06.12.18

Grijalva: IG Report Proves Trump’s Interior Department Lied About Missing Mountaintop Removal Research Funding

Washington, D.C. – A newly released Department of the Interior (DOI) Office of Inspector General (OIG) letter responding to a request from Ranking Member Raúl M. Grijalva (D-Ariz.) shows that DOI, under Secretary Ryan Zinke, has been lying for months about why and how it canceled a study on the human health impacts of mountaintop removal mining, a deadly practice with a long history of causing environmental damage throughout Appalachia. OIG finds that DOI could not explain why it canceled the halfway-finished report, and that administration officials could produce no documentary evidence of any “review” of grants and cooperative agreements on which the decision was supposedly based.

The OIG letter is available at http://bit.ly/2Jyc0Zd.
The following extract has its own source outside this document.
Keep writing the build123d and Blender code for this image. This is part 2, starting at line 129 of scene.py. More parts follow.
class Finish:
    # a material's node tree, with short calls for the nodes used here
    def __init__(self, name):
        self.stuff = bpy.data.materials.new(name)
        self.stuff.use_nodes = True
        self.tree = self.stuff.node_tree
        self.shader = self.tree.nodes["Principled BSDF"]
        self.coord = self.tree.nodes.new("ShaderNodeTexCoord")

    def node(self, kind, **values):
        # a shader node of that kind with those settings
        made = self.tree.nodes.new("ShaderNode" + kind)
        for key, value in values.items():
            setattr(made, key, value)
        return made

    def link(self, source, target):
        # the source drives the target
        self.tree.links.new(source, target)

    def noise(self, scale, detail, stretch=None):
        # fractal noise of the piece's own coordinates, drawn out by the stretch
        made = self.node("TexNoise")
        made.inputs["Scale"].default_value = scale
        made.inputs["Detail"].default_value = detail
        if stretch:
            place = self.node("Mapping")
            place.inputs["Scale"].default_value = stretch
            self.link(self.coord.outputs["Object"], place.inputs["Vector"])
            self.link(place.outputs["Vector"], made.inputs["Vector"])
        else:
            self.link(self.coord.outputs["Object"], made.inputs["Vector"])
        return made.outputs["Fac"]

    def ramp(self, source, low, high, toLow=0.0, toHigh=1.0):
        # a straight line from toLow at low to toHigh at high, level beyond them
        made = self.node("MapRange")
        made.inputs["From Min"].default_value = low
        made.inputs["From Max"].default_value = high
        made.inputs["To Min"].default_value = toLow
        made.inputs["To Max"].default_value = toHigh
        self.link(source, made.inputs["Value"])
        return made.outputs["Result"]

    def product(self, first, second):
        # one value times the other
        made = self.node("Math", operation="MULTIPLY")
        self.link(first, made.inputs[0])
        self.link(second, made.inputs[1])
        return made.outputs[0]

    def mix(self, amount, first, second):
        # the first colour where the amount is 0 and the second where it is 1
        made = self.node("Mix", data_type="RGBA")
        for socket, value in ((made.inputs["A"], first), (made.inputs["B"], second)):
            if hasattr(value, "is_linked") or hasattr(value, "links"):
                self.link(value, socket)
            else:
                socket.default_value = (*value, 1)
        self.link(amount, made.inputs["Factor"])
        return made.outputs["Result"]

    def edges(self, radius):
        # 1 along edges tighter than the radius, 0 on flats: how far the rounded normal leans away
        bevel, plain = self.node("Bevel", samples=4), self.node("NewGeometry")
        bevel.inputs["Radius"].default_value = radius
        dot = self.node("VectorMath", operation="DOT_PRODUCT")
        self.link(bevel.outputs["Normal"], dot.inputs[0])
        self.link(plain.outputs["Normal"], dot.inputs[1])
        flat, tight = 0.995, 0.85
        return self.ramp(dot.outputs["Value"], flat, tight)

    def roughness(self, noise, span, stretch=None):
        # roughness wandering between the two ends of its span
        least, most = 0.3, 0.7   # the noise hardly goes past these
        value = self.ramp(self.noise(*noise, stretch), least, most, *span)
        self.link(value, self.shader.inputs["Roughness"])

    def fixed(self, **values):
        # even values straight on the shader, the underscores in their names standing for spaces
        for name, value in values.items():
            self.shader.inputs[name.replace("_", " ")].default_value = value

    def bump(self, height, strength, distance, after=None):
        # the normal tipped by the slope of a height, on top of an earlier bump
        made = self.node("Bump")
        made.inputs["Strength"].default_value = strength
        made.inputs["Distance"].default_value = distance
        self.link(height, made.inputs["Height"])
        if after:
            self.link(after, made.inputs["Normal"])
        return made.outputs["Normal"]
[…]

On Aug. 18, 2017, DOI’s Office of Surface Mining Reclamation and Enforcement abruptly announced that the study – a multi-year literature review by the National Academy of Sciences, Engineering and Medicine (NAS) funded with DOI money – would be canceled as part of a DOI-wide review of its grants and cooperative agreements in excess of $100,000. As OIG found, that explanation was false:

In regard to a cooperative agreement between NAS and OSMRE dealing with health impacts of mountaintop mining, we found that NAS was told to cease activities on August 18, 2017. Other than a general document entitled “Secretary of the Interior’s Priorities,” Departmental officials were unable to provide specific criteria, used for their determination whether to allow or cease certain grants and cooperative agreements.

The watchdog notes that it “determined that $455,110, the amount billed, was wasted because no final product was produced.”
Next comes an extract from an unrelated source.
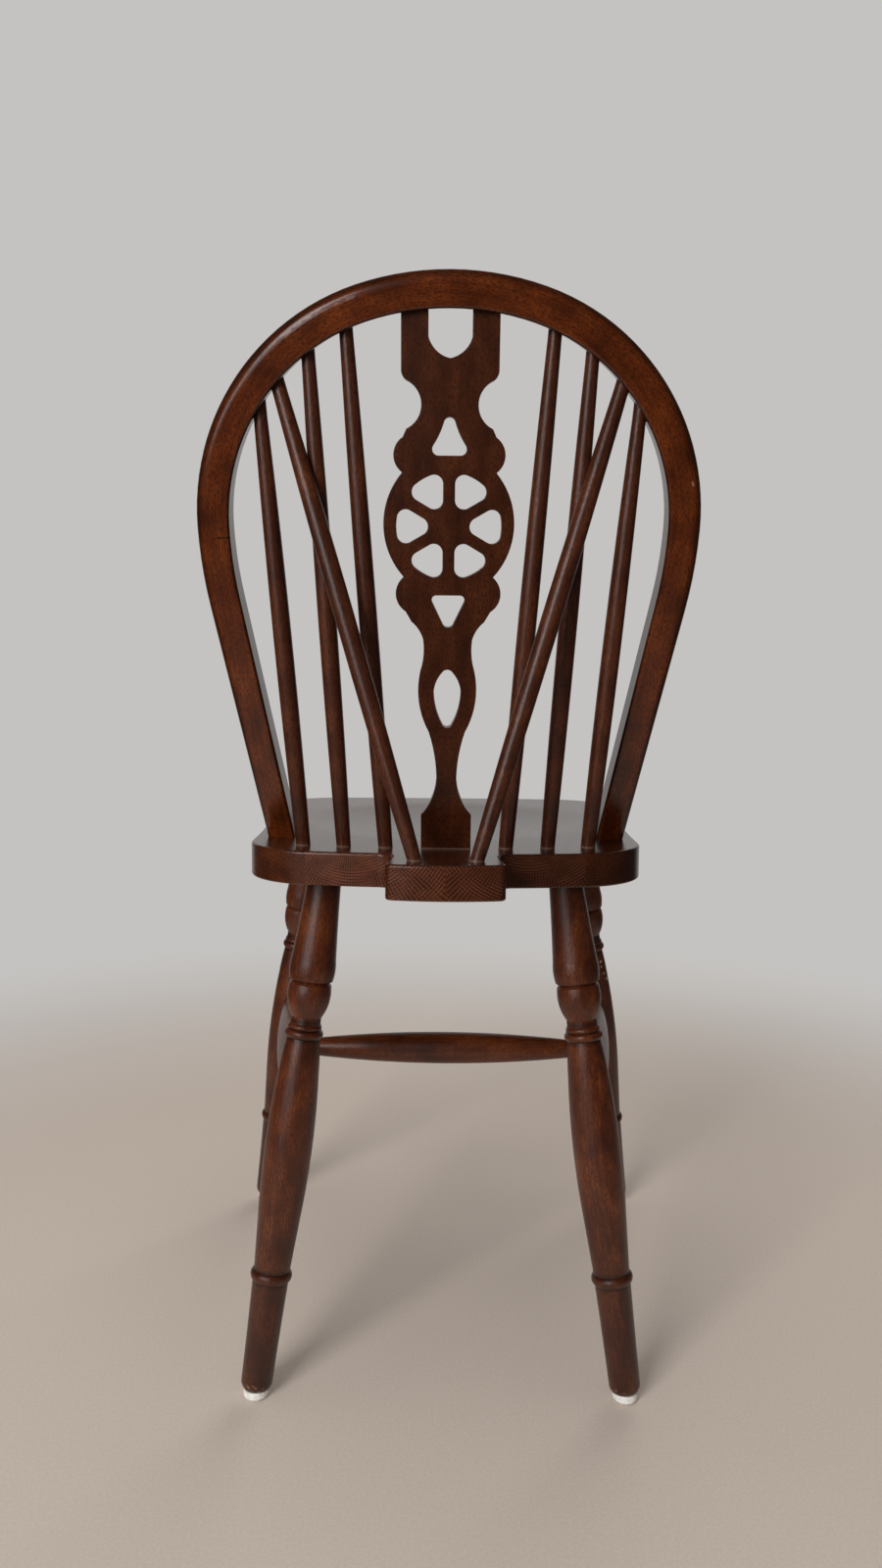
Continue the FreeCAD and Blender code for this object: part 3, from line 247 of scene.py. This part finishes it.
# Each board's middle, the pair that places its rings, its tones, and its end's pale lines and how strong
# their rings and rays are
inner_tones = ("#251008", "#3b1b0d", "#4d2613")
outer_tones = ("#291107", "#411d0d", "#562a13")
seat_low, seat_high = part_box("seat_board_inner_left")
seat_boards = (
    ("seat_board_outer_left", 0.130, (18.0, 46.0), outer_tones, "#593020", 0.3, 0.15),
    ("seat_board_inner_left", 0.052, (-17.0, 50.0), inner_tones, "#693a26", 0.9, 0.4),
    ("seat_board_inner_right", -0.052, (10.0, 55.0), inner_tones, "#693a26", 0.9, 0.4),
    ("seat_board_outer_right", -0.130, (-22.0, -52.0), outer_tones, "#5a2f1a", 0.3, 0.15),
)
for node, middle, pair, tones, pale, ringed, rayed in seat_boards:
    along = straight((middle, seat_high.y, (seat_low.z + seat_high.z) / 2), (0, 1, 0))
    dress(node, stained_beech(node + "_beech", along, pair, tones, gloss=0.2, ring=3.4, relief=0.12,
                              detail=end_grain(pair, pale, ringed, rayed)))


# Legs
# Four beech legs turned between centres from squares, all to one pattern, driven into blind sockets
# under the seat. The turned grooves are darker, and the highlights run down the lathe's rounds.
# The feet are a little knocked just above the glides, down to the pale wood.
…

“This administration does whatever it wants and lies to the public about it, and their attitude is that the public will just have to deal with it,” Grijalva said today. “Republicans in Congress have shown they couldn’t care less about conducting real oversight. As long as Trump’s party is in power in Washington, more money will disappear, more lies will follow and there will be no accountability.”
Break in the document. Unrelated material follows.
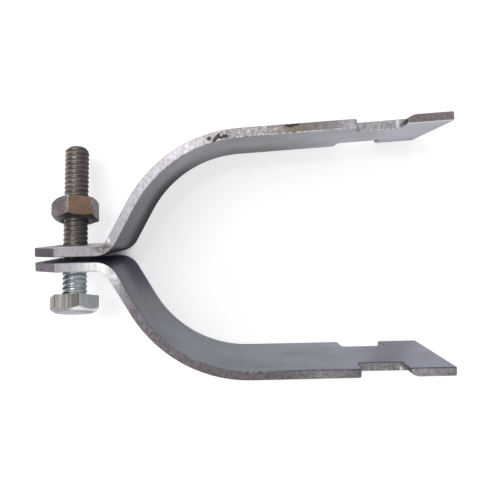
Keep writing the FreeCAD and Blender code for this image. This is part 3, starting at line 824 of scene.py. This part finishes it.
nut = {
    "low": 9.392,
    "high": 15.092,
    "across": 10.85,
    "turn": 23.2,
    "bore": 3.15,
    "mouth": 0.6,
    "land": 0.85,
    "bevelSlope": 0.35,
    "bevelCurve": 0.38,
    "cornerWear": 0.995,
    # Angles of the two corners towards the camera, whose bevels are shallower, above all on top
    "frontCorners": (-96.8, -36.8),
    "frontReach": 50,
    "frontBevel": 0.55,
    "frontTop": 0.25,
    # The corner on the right is worn back, and keeps a sharp lower lip
    "sideCorner": 23.2,
    "sideWear": 0.115,
    "sideReach": 30,
    "sideLip": 0.04,
    "lipReach": 20,
    "lipSharp": 0.75,
    "sharpReach": 25,
    "speck": (2.2, 3, 0.6),
    "stain": (0.35, 4, 0.6),
    "brown": ((0.165, 0.135, 0.135), (0.25, 0.205, 0.205)),
    "warm": ((0.22, 0.14, 0.095), (0.29, 0.18, 0.135)),
    # Painted shade on the nut's underside
    "under": ((0.055, 0.046, 0.055), (0.095, 0.085, 0.105)),
    # Part wear, part painted highlight along the nut's corners
    "rubbed": (0.75, 0.66, 0.60),
    "wearAndHighlightFrom": 1.105,
    "wearAndHighlightFull": 1.125,
    "rough": 0.42,
    "metal": 0.5,
}


def nutInto(bm):
    low, high, land = nut["low"], nut["high"], nut["across"] / 2 * nut["land"]
    bore, mouth = nut["bore"], nut["bore"] + nut["mouth"]

    def bySide(angle, reach):
        return closeTo(angle, nut["sideCorner"], nut[reach])

    def upperReach(angle):
        worn = nut["cornerWear"] - nut["sideWear"] * bySide(angle, "sideReach")
        return hexReach(angle, nut["across"], nut["turn"], worn)

    def lowerReach(angle):
        worn = nut["cornerWear"] - nut["sideWear"] * bySide(angle, "sideReach")
        lipped = worn + nut["sideLip"] * bySide(angle, "lipReach")
        return hexReach(angle, nut["across"], nut["turn"], lipped)

    def drop(radius, angle, frontShare):
        over = max(0, radius - land)
        front = max(closeTo(angle, corner, nut["frontReach"]) for corner in nut["frontCorners"])
        bevel = over * (nut["bevelSlope"] + nut["bevelCurve"] * over)
        return bevel * (1 - (1 - frontShare) * front)

    def lowerLevel(radius, angle):
        blunt = 1 - nut["lipSharp"] * bySide(angle, "sharpReach")
        return low + drop(radius, angle, nut["frontBevel"]) * blunt

    def upperLevel(radius, angle):
        return high - drop(radius, angle, nut["frontTop"])

    # Rings from the lower mouth outwards, up the sides and in again to the bore
    edges = first = firstRing(bm, bore, low + nut["mouth"])
    for radius, height in ((mouth, low), (land, low), (lowerReach, lowerLevel),
                           (upperReach, upperLevel), (land, high), (mouth, high),
                           (bore, high - nut["mouth"])):
        edges = addRing(bm, edges, radius, height)
    bmesh.ops.bridge_loops(bm, edges=edges + first)


def nutPaint():
    paint = Paint(bpy.data.materials.new("brownedNut"))
    own = fastenerPlace(paint)
    x, y, z = paint.split(own)
    nx, ny, nz = paint.facing()
    stain, speck = paint.noise(own, *nut["stain"]), paint.noise(own, *nut["speck"])
    patch = stain.ramp(0.38, 0.62)
    colour = paint.mix(patch, *nut["brown"])
    # A warmer side, an underside darkened with painted shade, and bright corners in places, part
    # wear and part painted highlight
    warm = nx.ramp(0.1, 0.3) * nz.ramp(0.5, 0.7)
    colour = paint.mix(warm, colour, paint.mix(patch, *nut["warm"]))
    # Painted shade on the nut's underside
    under = alongAxis(nx, ny, nz).ramp(-0.25, -0.6)
    colour = paint.mix(under, colour, paint.mix(patch, *nut["under"]))
    radius, inner = (x * x + y * y).power(0.5), nut["across"] / 2
    # Part wear, part painted highlight along the corners
    rubbed = radius.ramp(inner * nut["wearAndHighlightFrom"], inner * nut["wearAndHighlightFull"])
    rubbed = rubbed * speck.ramp(0.48, 0.62)
    colour = paint.mix(rubbed * 0.75, colour, nut["rubbed"])
    rough = nut["rough"] + (speck - 0.5) * 0.3
    return paint.surface(colour, rough, nut["metal"], paint.bump(speck, *fastener["bump"]))


bm = bmesh.new()
nutInto(bm)
nutPiece = makePiece("bevelled_nut", bm, nutPaint(), "hex_nut")
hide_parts("hex_nut")
print("nut made:", len(nutPiece.data.polygons), "faces")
A brief timeline shows how long DOI has been misleading Congress and the American people about the issue.

Aug. 18, 2017: OSMRE sends NAS a letter saying in part, “[T]he Department of the Interior has begun an agency-wide review of its grants and cooperative agreements in excess of $100,000, largely as a result of our changing budget situation.”

Oct. 19, 2017 (E&E News): “Interior spokeswoman Heather Swift maintained yesterday the study was put ‘on hold’ as part of a departmentwide review of grants and cooperative partnerships exceeding $100,000 that began in April. ‘The Trump Administration is dedicated to responsibly using taxpayer dollars,’ she said in an email.”

Oct. 28, 2017 (100 Days in Appalachia): “Interior’s Deputy Press Secretary, Alex Hinson, explained in an email that the review is meant to ensure the proper and responsible allocation of taxpayers’ money. Although Hinson stated that ‘in April the Department began reviewing grants and cooperative partnerships that exceed $100,000,’ he failed to provide any studies that are undergoing similar review.”

March 21, 2018 (West Virginia Gazette): “A spokeswoman for the Interior Department did not answer questions about why the study was terminated, and if there were plans to revive it in the future. ‘Your paper covered this in September 2017. Nothing has changed since,’ Interior spokeswoman Heather Swift wrote in an email.”